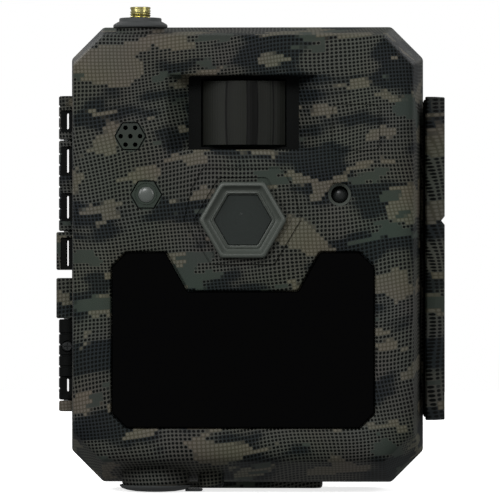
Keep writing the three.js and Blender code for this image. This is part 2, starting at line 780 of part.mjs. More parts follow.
function buildPanelScrew({ x, z }) {
  const head = rodY(x, z, panelScrew.headRadius, panelFrontY - 1.1, panelFrontY + 0.2, 12);
  const tip = panelBackY - panelScrew.length + 0.4;
  const shank = rodY(x, z, panelScrew.radius - 0.1, tip, panelFrontY - 1, 10);
  const drive = box(x - 1.5, x + 1.5, panelFrontY - 0.4, 1, z - 0.3, z + 0.3);
  const cross = box(x - 0.3, x + 0.3, panelFrontY - 0.4, 1, z - 1.5, z + 1.5);
  return cut(head.add(shank), [drive, cross]);
}

// ---- antenna connector ----
function buildSmaConnector() {
  const top = smaZ + smaSeat.discHeight + smaSeat.capHeight + smaProud;
  const thread = rodZ(smaPlace.x, smaPlace.y, smaThreadRadius, smaZ - 11, top, 16);
  const shoulder = rodZ(smaPlace.x, smaPlace.y, smaShoulderRadius, smaZ - 12.5, smaZ - 10.5, 6);
  const tail = rodZ(smaPlace.x, smaPlace.y, 1.6, smaZ - 16, smaZ - 12, 8);
  const socket = rodZ(smaPlace.x, smaPlace.y, 2.3, top - 3, top + 1, 12);
  const pin = rodZ(smaPlace.x, smaPlace.y, 0.5, top - 3.5, top - 0.8, 6);
  return join([thread, shoulder, tail]).subtract(socket).add(pin);
}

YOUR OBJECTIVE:
Output all of the material exactly as written.

TASK RESULT:
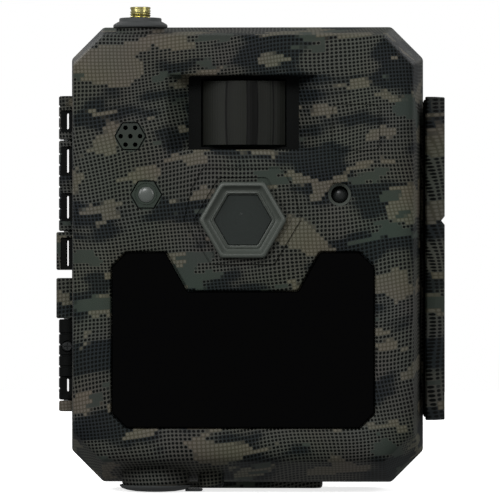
Keep writing the three.js and Blender code for this image. This is part 2, starting at line 780 of part.mjs. More parts follow.
function buildPanelScrew({ x, z }) {
  const head = rodY(x, z, panelScrew.headRadius, panelFrontY - 1.1, panelFrontY + 0.2, 12);
  const tip = panelBackY - panelScrew.length + 0.4;
  const shank = rodY(x, z, panelScrew.radius - 0.1, tip, panelFrontY - 1, 10);
  const drive = box(x - 1.5, x + 1.5, panelFrontY - 0.4, 1, z - 0.3, z + 0.3);
  const cross = box(x - 0.3, x + 0.3, panelFrontY - 0.4, 1, z - 1.5, z + 1.5);
  return cut(head.add(shank), [drive, cross]);
}

// ---- antenna connector ----
function buildSmaConnector() {
  const top = smaZ + smaSeat.discHeight + smaSeat.capHeight + smaProud;
  const thread = rodZ(smaPlace.x, smaPlace.y, smaThreadRadius, smaZ - 11, top, 16);
  const shoulder = rodZ(smaPlace.x, smaPlace.y, smaShoulderRadius, smaZ - 12.5, smaZ - 10.5, 6);
  const tail = rodZ(smaPlace.x, smaPlace.y, 1.6, smaZ - 16, smaZ - 12, 8);
  const socket = rodZ(smaPlace.x, smaPlace.y, 2.3, top - 3, top + 1, 12);
  const pin = rodZ(smaPlace.x, smaPlace.y, 0.5, top - 3.5, top - 0.8, 6);
  return join([thread, shoulder, tail]).subtract(socket).add(pin);
}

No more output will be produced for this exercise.